Are you willing to form a friendship with someone from outside your tribe? Try this experiment: prove or disprove my hypothesis that conversations and relationship can build a bridge between opposing camps. Be civil, be vulnerable, make a new friend.
James Warren may be better known as a performing magician than as a theologian. Perhaps that explains the magic trick of introducing the library of Rene Girard's life works in a single volume, "Compassion or Apocalypse." Girard's works have brought a unique clarity to the study of human nature with commentary on a broad range of literature, from modern classics all the way back to Jewish and Christian scripture. Girard reaches the conclusion that God reveals himself to be inherently non-violent, and that the source of human violence is mimetic desire (copied from one another) and the resulting rivalries. In fact, religion itself is a human invention to mitigate the effects of these violent rivalries. After reading Warren's book, I find myself looking at the world through different eyes. (For having no interest in studying theology, I have lots of questions about the theory of relating to God!)
Radio Free Babylon
- Facebook page for "Coffee with Jesus" - This is my Father's world!
"Coffee with Jesus" pokes light-hearted fun at Sunday morning church junkies. Why do you think the way you do? Is your Sunday morning subculture out of touch? This particular episode deals with the age of the Earth. I chuckled!
How does evolution fit with the Bible?
I find beauty in the story of evolutionary biology. I see the work of an infinitely creative God, from when he set in motion the fiery explosion of Big Bang, to the cooling of the stars into the building blocks of life. He saw fit to fashion this biosphere and our mortal bodies from star dust. Then he breathed an immortal spirit into our ancestors, and invited them into a relationship with himself.
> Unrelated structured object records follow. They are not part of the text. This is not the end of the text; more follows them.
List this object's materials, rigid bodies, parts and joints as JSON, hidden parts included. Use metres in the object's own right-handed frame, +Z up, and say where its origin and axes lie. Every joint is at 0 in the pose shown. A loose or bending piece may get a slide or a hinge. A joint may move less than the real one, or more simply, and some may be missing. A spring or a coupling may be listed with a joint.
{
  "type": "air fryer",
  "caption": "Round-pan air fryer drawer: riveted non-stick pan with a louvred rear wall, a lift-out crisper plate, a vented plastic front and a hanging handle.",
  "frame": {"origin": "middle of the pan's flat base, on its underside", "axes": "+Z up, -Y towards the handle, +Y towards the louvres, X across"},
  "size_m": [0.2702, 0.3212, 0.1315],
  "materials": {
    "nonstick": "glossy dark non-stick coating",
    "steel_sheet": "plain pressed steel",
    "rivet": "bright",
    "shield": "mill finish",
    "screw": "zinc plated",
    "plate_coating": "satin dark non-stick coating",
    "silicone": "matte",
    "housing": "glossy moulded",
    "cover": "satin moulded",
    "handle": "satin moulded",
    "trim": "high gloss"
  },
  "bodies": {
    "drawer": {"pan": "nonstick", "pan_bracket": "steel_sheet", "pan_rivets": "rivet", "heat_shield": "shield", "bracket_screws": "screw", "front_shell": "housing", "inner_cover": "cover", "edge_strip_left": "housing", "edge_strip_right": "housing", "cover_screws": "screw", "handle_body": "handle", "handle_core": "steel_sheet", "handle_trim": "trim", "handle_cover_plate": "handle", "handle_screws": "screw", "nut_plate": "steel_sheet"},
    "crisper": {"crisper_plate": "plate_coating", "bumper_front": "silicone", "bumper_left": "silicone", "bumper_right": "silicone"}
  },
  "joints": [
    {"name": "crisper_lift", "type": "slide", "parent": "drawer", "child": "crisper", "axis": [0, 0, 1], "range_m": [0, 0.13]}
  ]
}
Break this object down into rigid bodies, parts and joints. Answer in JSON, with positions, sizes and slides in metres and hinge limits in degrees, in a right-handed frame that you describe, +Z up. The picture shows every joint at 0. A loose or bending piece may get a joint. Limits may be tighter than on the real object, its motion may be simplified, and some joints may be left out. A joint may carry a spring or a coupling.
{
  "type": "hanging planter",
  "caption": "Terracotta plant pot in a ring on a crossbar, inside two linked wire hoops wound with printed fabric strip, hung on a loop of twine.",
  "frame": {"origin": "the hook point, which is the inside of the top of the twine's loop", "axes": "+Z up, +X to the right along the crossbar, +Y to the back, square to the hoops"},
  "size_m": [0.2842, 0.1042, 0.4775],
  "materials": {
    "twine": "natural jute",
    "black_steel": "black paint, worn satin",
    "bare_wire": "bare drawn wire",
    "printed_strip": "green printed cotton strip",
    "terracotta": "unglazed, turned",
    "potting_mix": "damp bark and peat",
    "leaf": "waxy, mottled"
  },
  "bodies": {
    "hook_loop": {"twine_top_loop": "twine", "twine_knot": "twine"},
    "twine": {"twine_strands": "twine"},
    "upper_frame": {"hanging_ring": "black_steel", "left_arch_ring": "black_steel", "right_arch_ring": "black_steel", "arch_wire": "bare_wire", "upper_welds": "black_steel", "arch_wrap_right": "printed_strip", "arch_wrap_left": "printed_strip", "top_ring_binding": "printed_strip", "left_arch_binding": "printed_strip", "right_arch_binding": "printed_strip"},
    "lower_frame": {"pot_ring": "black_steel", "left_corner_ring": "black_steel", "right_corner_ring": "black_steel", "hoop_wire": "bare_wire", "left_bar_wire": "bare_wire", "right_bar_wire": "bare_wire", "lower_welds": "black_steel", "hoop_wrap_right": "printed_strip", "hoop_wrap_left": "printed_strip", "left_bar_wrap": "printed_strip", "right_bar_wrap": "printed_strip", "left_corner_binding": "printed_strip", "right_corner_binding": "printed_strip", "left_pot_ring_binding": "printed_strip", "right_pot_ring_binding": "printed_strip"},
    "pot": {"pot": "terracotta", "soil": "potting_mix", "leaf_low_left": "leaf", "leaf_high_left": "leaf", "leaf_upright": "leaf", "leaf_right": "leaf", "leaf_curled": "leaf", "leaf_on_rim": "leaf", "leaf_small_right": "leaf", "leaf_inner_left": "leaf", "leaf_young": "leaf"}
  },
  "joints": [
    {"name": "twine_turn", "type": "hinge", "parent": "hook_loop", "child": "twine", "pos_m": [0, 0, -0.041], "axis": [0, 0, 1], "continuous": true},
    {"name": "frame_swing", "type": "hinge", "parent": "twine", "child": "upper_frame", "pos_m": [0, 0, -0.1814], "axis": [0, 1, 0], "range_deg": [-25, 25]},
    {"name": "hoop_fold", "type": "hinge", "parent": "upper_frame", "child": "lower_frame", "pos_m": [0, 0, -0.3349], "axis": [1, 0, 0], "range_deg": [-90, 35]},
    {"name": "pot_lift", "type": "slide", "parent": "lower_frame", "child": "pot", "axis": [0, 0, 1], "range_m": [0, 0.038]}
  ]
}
After writing this hub, I finished reading James Warren's introduction to the writings of Rene Girard, Compassion or Apocalypse. Girard speaks of the evolution of primitive religion as a fortunate accident that served to contain the violence endemic to early peoples. Sacrificial cults arose as a sanctioned expression of violence, so that interpersonal violence did not erupt, man against man. From within the context of these cults, God began to reveal himself as "other" from the violent gods of man's creation. The Bible is a collection of these revelations to the tribes of Abraham, Isaac, and Jacob, and their culmination in the life of Jesus.
The Bible is not a monolithic text, but a library of prehistoric oral traditions captured over different generations of scribes. Later writers contributed from the context of faith relevant to their era.
If God can derive the fullness of life and beauty we observe in the universe around us, then surely he is able to deliver a message through the tapestry of stories woven together in the Bible, even as it passed orally from generation to generation, and perhaps imperfectly transcribed from oral to written, and again from ancient writings to modern language.
Just as life evolved from molecules into single cells, then to the biodiversity of today, so the Bible evolved from ancient traditions into a formal list of rules and regulations, to two simple truths: love God with all you are, and love your neighbor as yourself.
Alternate Perspectives on How to Read the Bible
Too long, didn't read
In a nutshell, here's my point. We're all human. None of us has all the answers. If we keep a list of all the wrongs done by our opponents, we will continue in a cycle of retribution that will never result in peace.
Step out of the cycle. Take a risk and seek friendship with someone who thinks differently than you. Learn to appreciate a different point of view with respect and humility. Seek and you will find. The truth is out there.
Everyone you will ever meet knows something you don't.